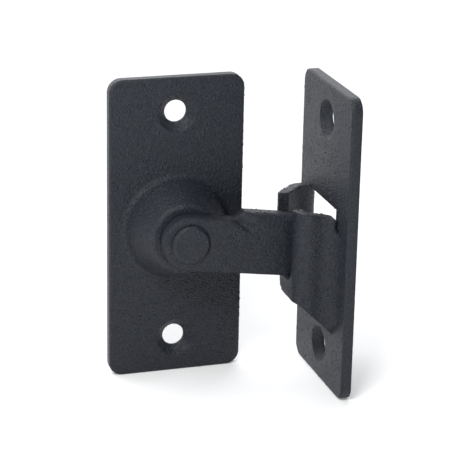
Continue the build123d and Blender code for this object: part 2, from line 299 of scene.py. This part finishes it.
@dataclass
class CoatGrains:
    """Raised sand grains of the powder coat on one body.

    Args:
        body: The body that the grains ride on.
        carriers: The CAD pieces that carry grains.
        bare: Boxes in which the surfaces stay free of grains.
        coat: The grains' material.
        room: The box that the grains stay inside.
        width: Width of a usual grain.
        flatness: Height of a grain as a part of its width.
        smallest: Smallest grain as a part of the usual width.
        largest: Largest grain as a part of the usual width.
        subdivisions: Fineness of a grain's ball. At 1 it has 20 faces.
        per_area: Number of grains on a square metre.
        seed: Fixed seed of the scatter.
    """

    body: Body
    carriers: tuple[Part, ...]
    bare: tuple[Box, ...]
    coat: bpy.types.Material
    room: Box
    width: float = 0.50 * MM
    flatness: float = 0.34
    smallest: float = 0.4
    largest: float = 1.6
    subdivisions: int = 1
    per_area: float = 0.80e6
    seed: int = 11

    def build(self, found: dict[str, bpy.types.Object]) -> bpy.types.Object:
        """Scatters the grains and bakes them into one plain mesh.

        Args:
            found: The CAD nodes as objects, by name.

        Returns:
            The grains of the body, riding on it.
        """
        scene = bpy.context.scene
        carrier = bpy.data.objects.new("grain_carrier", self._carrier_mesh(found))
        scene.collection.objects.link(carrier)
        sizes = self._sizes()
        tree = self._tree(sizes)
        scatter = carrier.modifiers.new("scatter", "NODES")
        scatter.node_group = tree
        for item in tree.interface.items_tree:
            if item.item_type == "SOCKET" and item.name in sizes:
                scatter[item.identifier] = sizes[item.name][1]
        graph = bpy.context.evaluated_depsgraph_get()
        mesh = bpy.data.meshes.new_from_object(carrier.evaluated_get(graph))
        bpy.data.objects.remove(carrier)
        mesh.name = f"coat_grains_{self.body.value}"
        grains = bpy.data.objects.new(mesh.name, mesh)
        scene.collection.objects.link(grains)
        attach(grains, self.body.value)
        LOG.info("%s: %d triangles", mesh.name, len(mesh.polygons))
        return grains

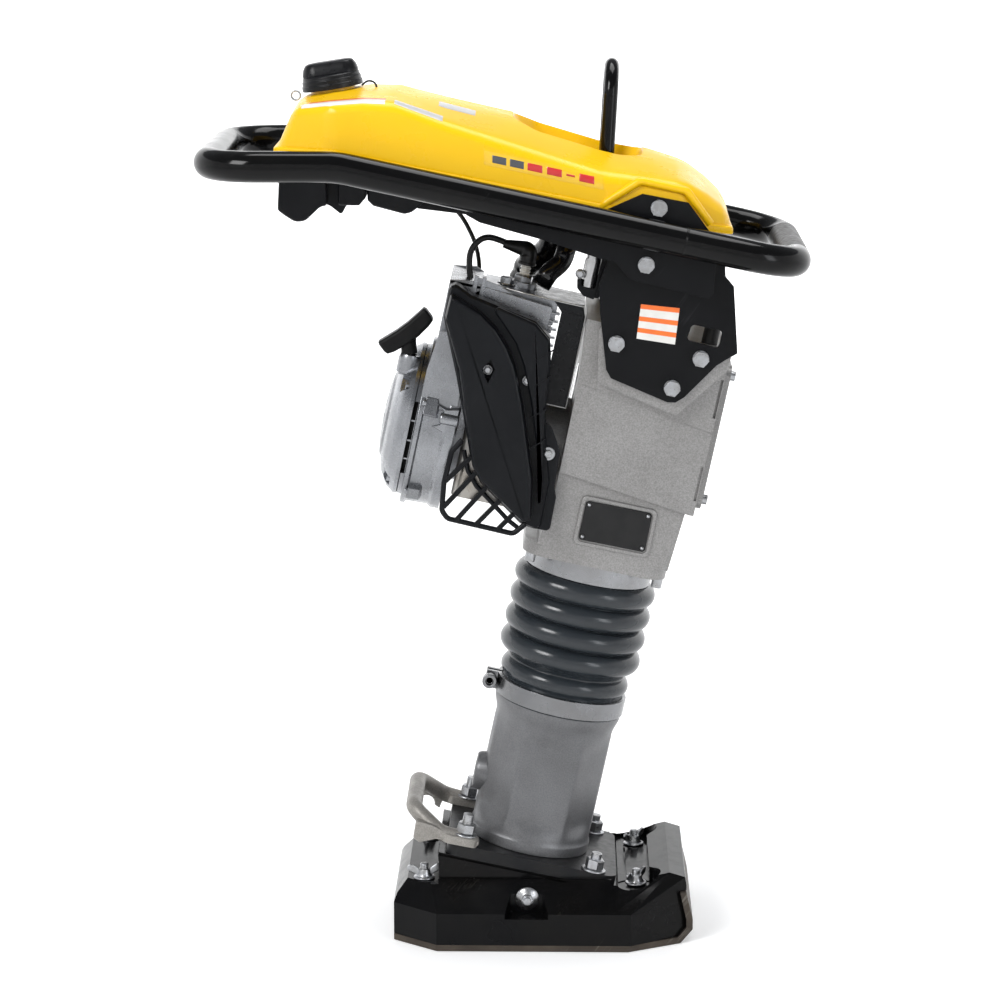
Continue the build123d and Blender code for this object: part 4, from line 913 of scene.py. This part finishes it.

Brief: Please output the complete data exactly.

Solution for this task:
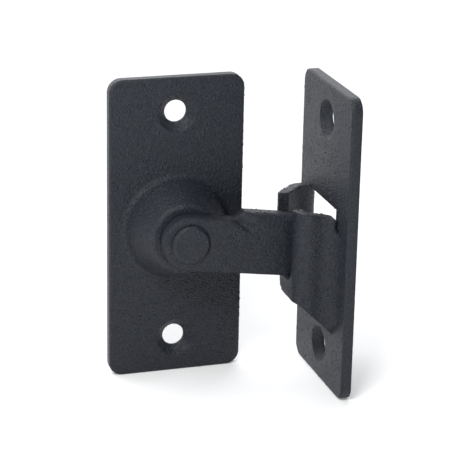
Continue the build123d and Blender code for this object: part 2, from line 299 of scene.py. This part finishes it.
@dataclass
class CoatGrains:
    """Raised sand grains of the powder coat on one body.

    Args:
        body: The body that the grains ride on.
        carriers: The CAD pieces that carry grains.
        bare: Boxes in which the surfaces stay free of grains.
        coat: The grains' material.
        room: The box that the grains stay inside.
        width: Width of a usual grain.
        flatness: Height of a grain as a part of its width.
        smallest: Smallest grain as a part of the usual width.
        largest: Largest grain as a part of the usual width.
        subdivisions: Fineness of a grain's ball. At 1 it has 20 faces.
        per_area: Number of grains on a square metre.
        seed: Fixed seed of the scatter.
    """

    body: Body
    carriers: tuple[Part, ...]
    bare: tuple[Box, ...]
    coat: bpy.types.Material
    room: Box
    width: float = 0.50 * MM
    flatness: float = 0.34
    smallest: float = 0.4
    largest: float = 1.6
    subdivisions: int = 1
    per_area: float = 0.80e6
    seed: int = 11

    def build(self, found: dict[str, bpy.types.Object]) -> bpy.types.Object:
        """Scatters the grains and bakes them into one plain mesh.

        Args:
            found: The CAD nodes as objects, by name.

        Returns:
            The grains of the body, riding on it.
        """
        scene = bpy.context.scene
        carrier = bpy.data.objects.new("grain_carrier", self._carrier_mesh(found))
        scene.collection.objects.link(carrier)
        sizes = self._sizes()
        tree = self._tree(sizes)
        scatter = carrier.modifiers.new("scatter", "NODES")
        scatter.node_group = tree
        for item in tree.interface.items_tree:
            if item.item_type == "SOCKET" and item.name in sizes:
                scatter[item.identifier] = sizes[item.name][1]
        graph = bpy.context.evaluated_depsgraph_get()
        mesh = bpy.data.meshes.new_from_object(carrier.evaluated_get(graph))
        bpy.data.objects.remove(carrier)
        mesh.name = f"coat_grains_{self.body.value}"
        grains = bpy.data.objects.new(mesh.name, mesh)
        scene.collection.objects.link(grains)
        attach(grains, self.body.value)
        LOG.info("%s: %d triangles", mesh.name, len(mesh.polygons))
        return grains

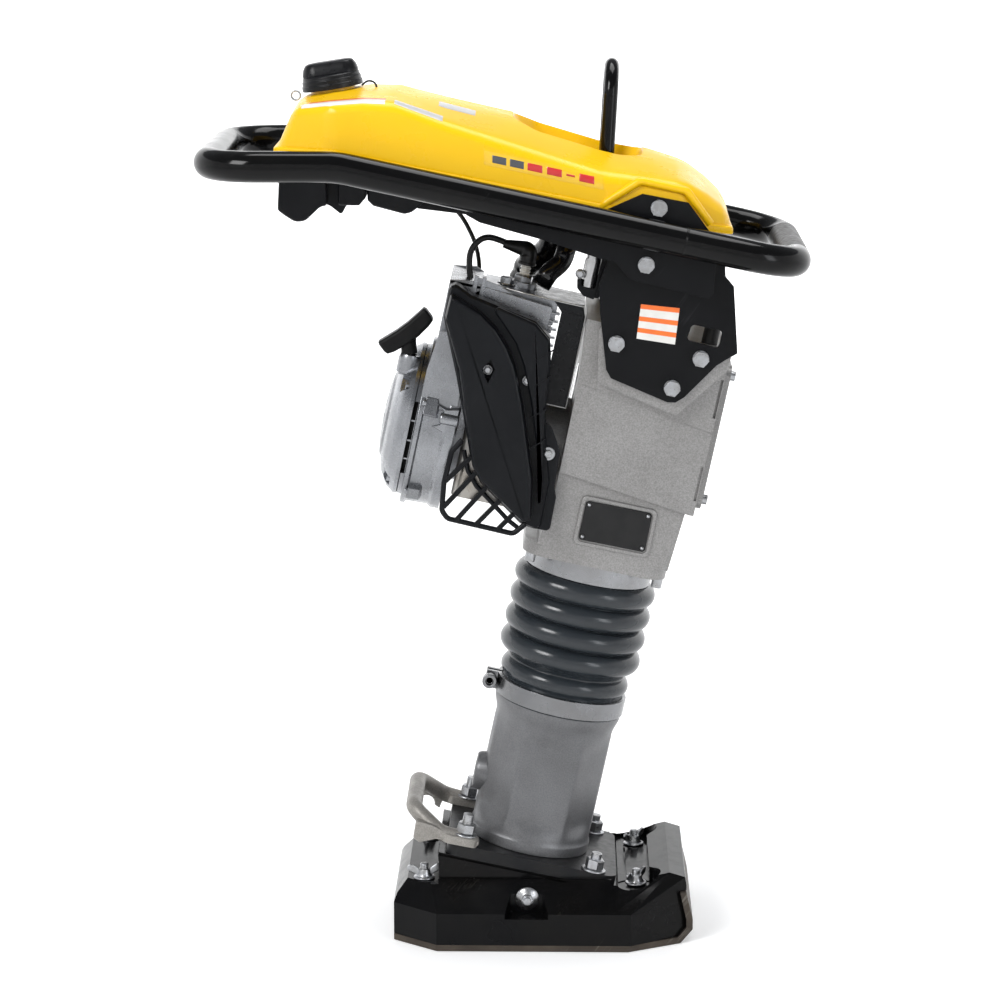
Continue the build123d and Blender code for this object: part 4, from line 913 of scene.py. This part finishes it.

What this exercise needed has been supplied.